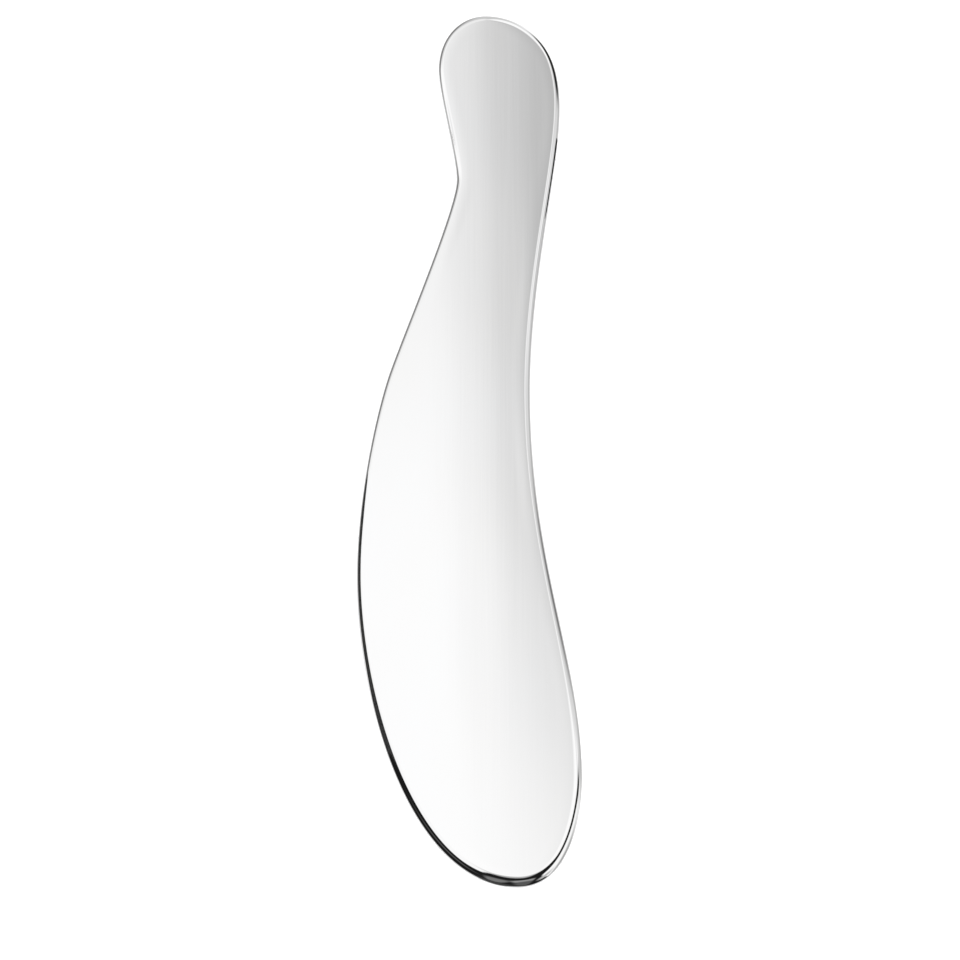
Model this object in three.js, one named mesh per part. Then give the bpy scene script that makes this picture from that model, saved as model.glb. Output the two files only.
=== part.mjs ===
// Gua sha scraper: one solid piece of mirror-polished stainless steel plate.
// Millimetres, +Z up. The scraper lies flat on z = 0 with its length along Y, the small head at +Y and
// the broad blade at -Y. The origin is under the middle of its length and width, on the face it lies on.
// There is no handle, screw or insert: grip, head and blade are all the same plate.

import * as THREE from "three";

const LENGTH = 175; // crown of the head to tip of the blade
const WIDTH = 41.8; // across the whole outline, as it lies
const THICKNESS = 3;

const SIDE_ROUND = 1.1; // how far the rounded edge reaches in from the rim along the sides
const CROWN_ROUND = 1.7; // the same at the crown of the head, where the tool presses on a point
const CROWN_ZONE = 10; // length of the head over which the rounding widens towards the crown
const TIP_ROUND = 1.8; // and at the tip of the blade
const TIP_ZONE = 65; // length of the blade over which the rounding widens towards the tip

const STEPS_PER_STRETCH = 26; // outline points from one knot to the next
const STEPS_ROUND_EDGE = 12; // facets round the edge from the upper face to the lower one

const HALF_LENGTH = LENGTH / 2;
const HALF_WIDTH = WIDTH / 2;

// Headings, in degrees anticlockwise from +X
const RIGHT = 0;
const UP = 90;
const LEFT = 180;
const DOWN = -90;
const UP_THE_SHOULDER = 73;

// The outline from above, clockwise from the crown. A knot stands wherever the outline runs exactly along
// X or Y, and on the shoulder, where the belly's curve straightens towards the neck. before and after are how
// far the curve keeps to that heading on each side of the knot.
const KNOTS = [
  { place: "crown of the head", x: 3.3, y: HALF_LENGTH, heading: RIGHT, before: 5, after: 5 },
  { place: "head, right", x: 17.8, y: 68.3, heading: DOWN, before: 16, after: 13.5 },
  { place: "waist of the concave edge", x: 11.7, y: 7.9, heading: DOWN, before: 23.5, after: 33.3 },
  { place: "blade, right", x: HALF_WIDTH, y: -66.6, heading: DOWN, before: 22, after: 5.1 },
  { place: "tip of the blade", x: 9, y: -HALF_LENGTH, heading: LEFT, before: 10.5, after: 19.9 },
  { place: "belly of the convex edge", x: -HALF_WIDTH, y: -27.5, heading: UP, before: 24, after: 15 },
  { place: "shoulder", x: -15.3, y: 11.7, heading: UP_THE_SHOULDER, before: 8, after: 8 },
  { place: "neck", x: -2.4, y: 52.4, heading: UP, before: 6, after: 5 },
  { place: "head, left", x: -6, y: 76, heading: UP, before: 5, after: 7 },
];

// A step of a given length along a heading.
function step(heading, length) {
  const angle = THREE.MathUtils.degToRad(heading);
  return new THREE.Vector2(Math.cos(angle), Math.sin(angle)).multiplyScalar(length);
}

// One smooth stretch of the outline between two neighbouring knots.
function stretch(knot, next) {
  const start = new THREE.Vector2(knot.x, knot.y);
  const end = new THREE.Vector2(next.x, next.y);
  return new THREE.CubicBezierCurve(
    start,
    start.clone().add(step(knot.heading, knot.after)),
    end.clone().add(step(next.heading, -next.before)),
    end,
  );
}

// How far the rounded edge reaches in from the rim at a given place along the length.
function roundingAt(y) {
  const nearCrown = THREE.MathUtils.smoothstep(y, HALF_LENGTH - CROWN_ZONE, HALF_LENGTH);
  const nearTip = THREE.MathUtils.smoothstep(-y, HALF_LENGTH - TIP_ZONE, HALF_LENGTH);
  return SIDE_ROUND + nearCrown * (CROWN_ROUND - SIDE_ROUND) + nearTip * (TIP_ROUND - SIDE_ROUND);
}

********

EXERCISE AIM:
Make an exact copy of the listing, including every line.

COMPLETE OUTPUT:
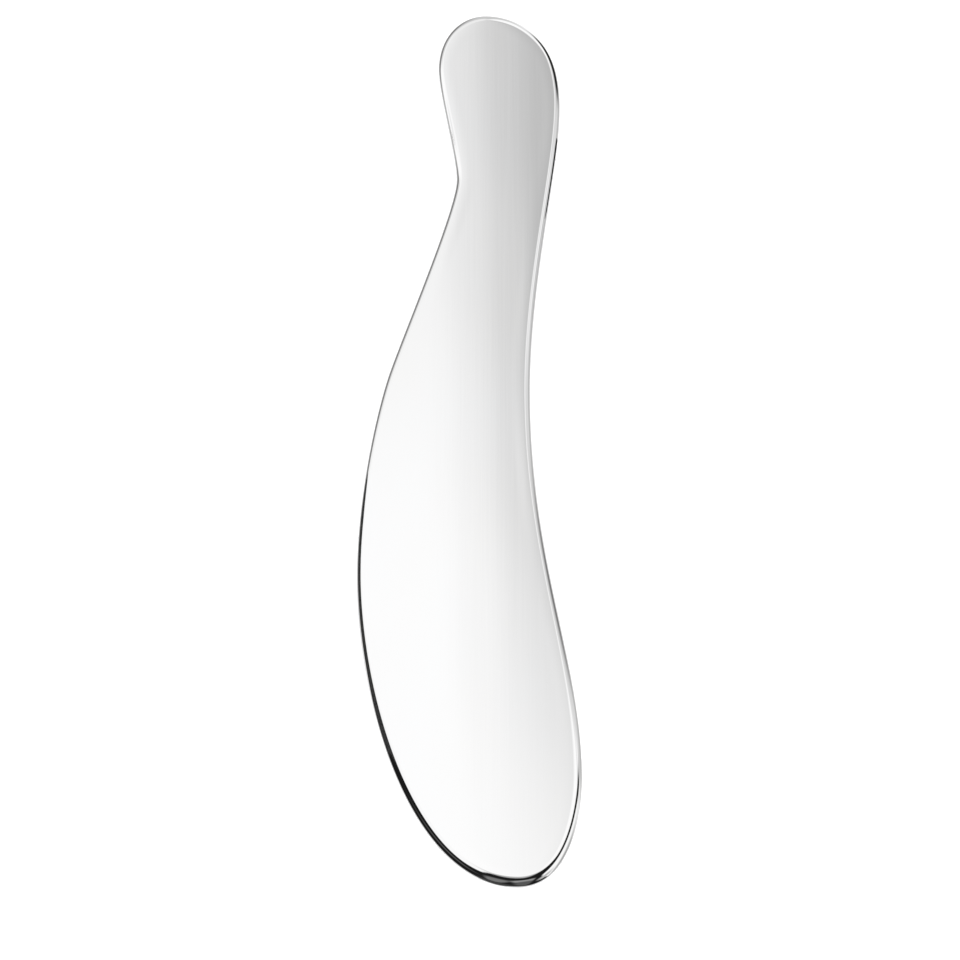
Model this object in three.js, one named mesh per part. Then give the bpy scene script that makes this picture from that model, saved as model.glb. Output the two files only.
=== part.mjs ===
// Gua sha scraper: one solid piece of mirror-polished stainless steel plate.
// Millimetres, +Z up. The scraper lies flat on z = 0 with its length along Y, the small head at +Y and
// the broad blade at -Y. The origin is under the middle of its length and width, on the face it lies on.
// There is no handle, screw or insert: grip, head and blade are all the same plate.

import * as THREE from "three";

const LENGTH = 175; // crown of the head to tip of the blade
const WIDTH = 41.8; // across the whole outline, as it lies
const THICKNESS = 3;

const SIDE_ROUND = 1.1; // how far the rounded edge reaches in from the rim along the sides
const CROWN_ROUND = 1.7; // the same at the crown of the head, where the tool presses on a point
const CROWN_ZONE = 10; // length of the head over which the rounding widens towards the crown
const TIP_ROUND = 1.8; // and at the tip of the blade
const TIP_ZONE = 65; // length of the blade over which the rounding widens towards the tip

const STEPS_PER_STRETCH = 26; // outline points from one knot to the next
const STEPS_ROUND_EDGE = 12; // facets round the edge from the upper face to the lower one

const HALF_LENGTH = LENGTH / 2;
const HALF_WIDTH = WIDTH / 2;

// Headings, in degrees anticlockwise from +X
const RIGHT = 0;
const UP = 90;
const LEFT = 180;
const DOWN = -90;
const UP_THE_SHOULDER = 73;

// The outline from above, clockwise from the crown. A knot stands wherever the outline runs exactly along
// X or Y, and on the shoulder, where the belly's curve straightens towards the neck. before and after are how
// far the curve keeps to that heading on each side of the knot.
const KNOTS = [
  { place: "crown of the head", x: 3.3, y: HALF_LENGTH, heading: RIGHT, before: 5, after: 5 },
  { place: "head, right", x: 17.8, y: 68.3, heading: DOWN, before: 16, after: 13.5 },
  { place: "waist of the concave edge", x: 11.7, y: 7.9, heading: DOWN, before: 23.5, after: 33.3 },
  { place: "blade, right", x: HALF_WIDTH, y: -66.6, heading: DOWN, before: 22, after: 5.1 },
  { place: "tip of the blade", x: 9, y: -HALF_LENGTH, heading: LEFT, before: 10.5, after: 19.9 },
  { place: "belly of the convex edge", x: -HALF_WIDTH, y: -27.5, heading: UP, before: 24, after: 15 },
  { place: "shoulder", x: -15.3, y: 11.7, heading: UP_THE_SHOULDER, before: 8, after: 8 },
  { place: "neck", x: -2.4, y: 52.4, heading: UP, before: 6, after: 5 },
  { place: "head, left", x: -6, y: 76, heading: UP, before: 5, after: 7 },
];

// A step of a given length along a heading.
function step(heading, length) {
  const angle = THREE.MathUtils.degToRad(heading);
  return new THREE.Vector2(Math.cos(angle), Math.sin(angle)).multiplyScalar(length);
}

// One smooth stretch of the outline between two neighbouring knots.
function stretch(knot, next) {
  const start = new THREE.Vector2(knot.x, knot.y);
  const end = new THREE.Vector2(next.x, next.y);
  return new THREE.CubicBezierCurve(
    start,
    start.clone().add(step(knot.heading, knot.after)),
    end.clone().add(step(next.heading, -next.before)),
    end,
  );
}

// How far the rounded edge reaches in from the rim at a given place along the length.
function roundingAt(y) {
  const nearCrown = THREE.MathUtils.smoothstep(y, HALF_LENGTH - CROWN_ZONE, HALF_LENGTH);
  const nearTip = THREE.MathUtils.smoothstep(-y, HALF_LENGTH - TIP_ZONE, HALF_LENGTH);
  return SIDE_ROUND + nearCrown * (CROWN_ROUND - SIDE_ROUND) + nearTip * (TIP_ROUND - SIDE_ROUND);
}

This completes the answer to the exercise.